A senior U.S. immigration official told reporters that these changes were already in the works.
The guidelines are set to go into effect next week and would place added requirements on asylum officials to confirm that the fear described by asylum seekers was credible.
“Immigration advocates should prepare for a storm of negative screenings.”
The Department of Homeland Security memos indicated a preference for having more immigrants in detention in order to achieve a faster means to deportation.
Outside of detention, it could take years for immigration cases to settle.
“It’s quicker because … you don’t have to go get them, you don’t have to go find them. It’s also quicker because it’s much, much harder for them to find and get lawyers when they’re there.
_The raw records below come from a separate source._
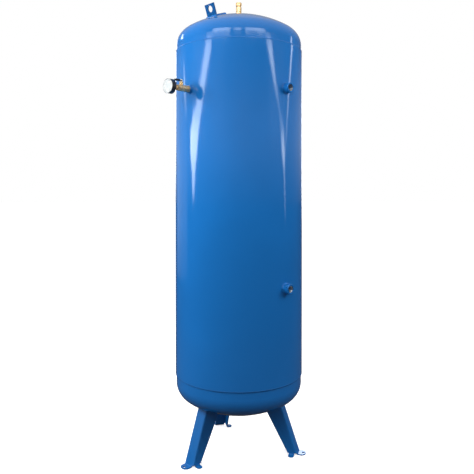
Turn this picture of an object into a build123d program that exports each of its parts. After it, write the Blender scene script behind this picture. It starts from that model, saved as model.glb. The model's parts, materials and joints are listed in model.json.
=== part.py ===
from build123d import *
from math import asin, cos, degrees, radians, sin, sqrt, tan
import os

# Vertical air receiver, 500 litres. Millimetres, +Z up, front of the tank towards -Y.
# Origin: on the floor, on the vessel's centre line.

# ---------------------------------------------------------------- driving dimensions
# Vessel
SHELL_OD = 600.0
SHELL_WALL = 4.0
SHELL_BASE_Z = 375.0
SHELL_LENGTH = 1511.0
HEAD_WALL = 4.0
HEAD_CROWN_RADIUS = 500.0
HEAD_KNUCKLE_RADIUS = 82.0
HEAD_SKIRT_INSERT = 25.0
TOP_FLANGE = 30.0
BOTTOM_FLANGE = 41.0

# Clearances between pieces that touch
JOIN_GAP = 0.1
THREAD_GAP = 0.08
RUNNING_GAP = 0.06

# Welds
GIRTH_WELD_HEIGHT = 6.0
SEAM_WELD_WIDTH = 11.0
SEAM_WELD_HEIGHT = 1.6
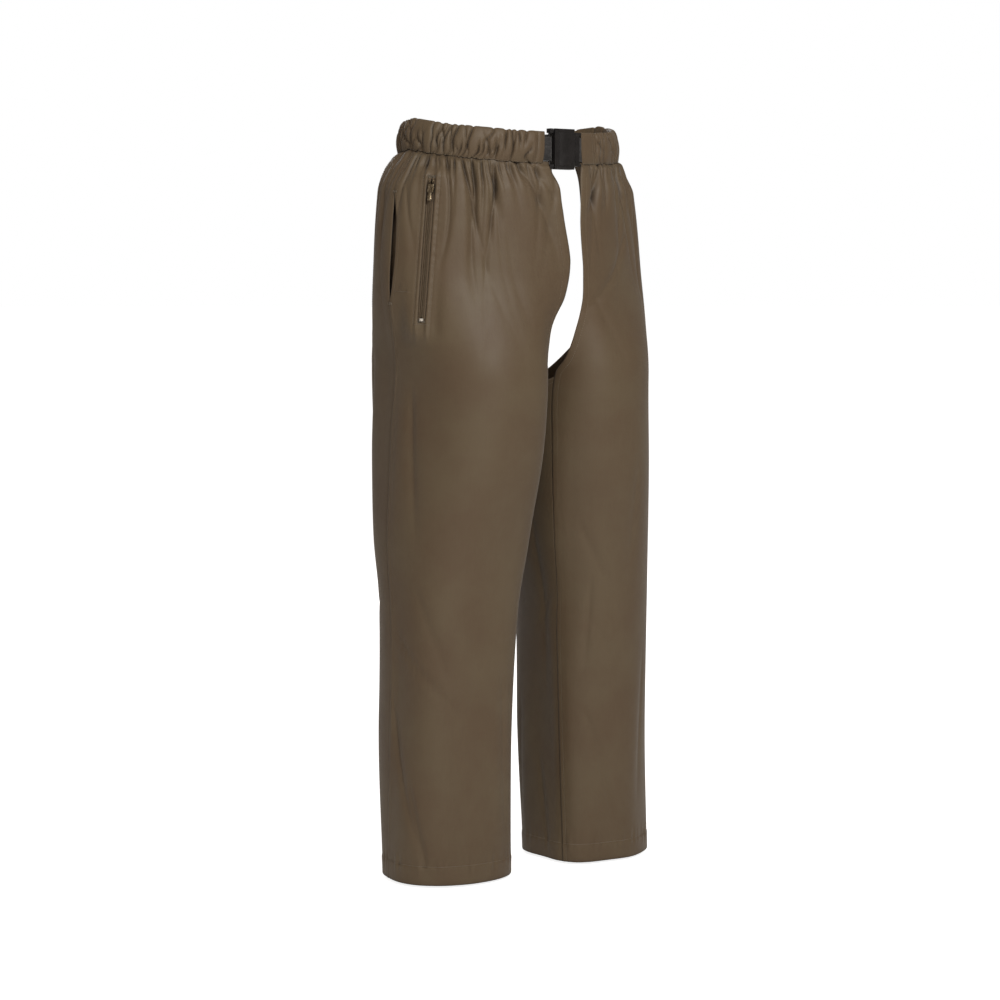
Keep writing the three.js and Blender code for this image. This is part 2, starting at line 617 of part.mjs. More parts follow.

“This looks like an effort to switch everyone from the non-detained docket to the detained docket.”
Other concerns include the conditions of the detention beds and whether they will remain humane and safe if the numbers of people rise so significantly.
“There’s a whole infrastructure that is needed to make that all work, and if you just increase enforcement capacity — the people who are picking them up, the people who are getting them into detention, and so on — and you don’t increase oversight capacity, then people are going to die in detention.”
Another concern lies within the quality of the increasing size of federal law enforcement agents.
The anonymous senior U.S. immigration official told The Intercept that many of the concerns expressed by the legal and advocacy community were valid, but despite those concerns, the administration’s efforts could possibly deliver exactly what President Trump’s supporters want: “hard numbers that the administration will point to as success.”
“I fear that it’s going to be a really effective, comprehensive strategy that will look good on the outside — deportations will go up, ‘danger aliens’ will be in detention, asylum claims will go down, illegal border crossings will go down. My fear is that the likely success in terms of the numbers will drown out the ethical considerations.”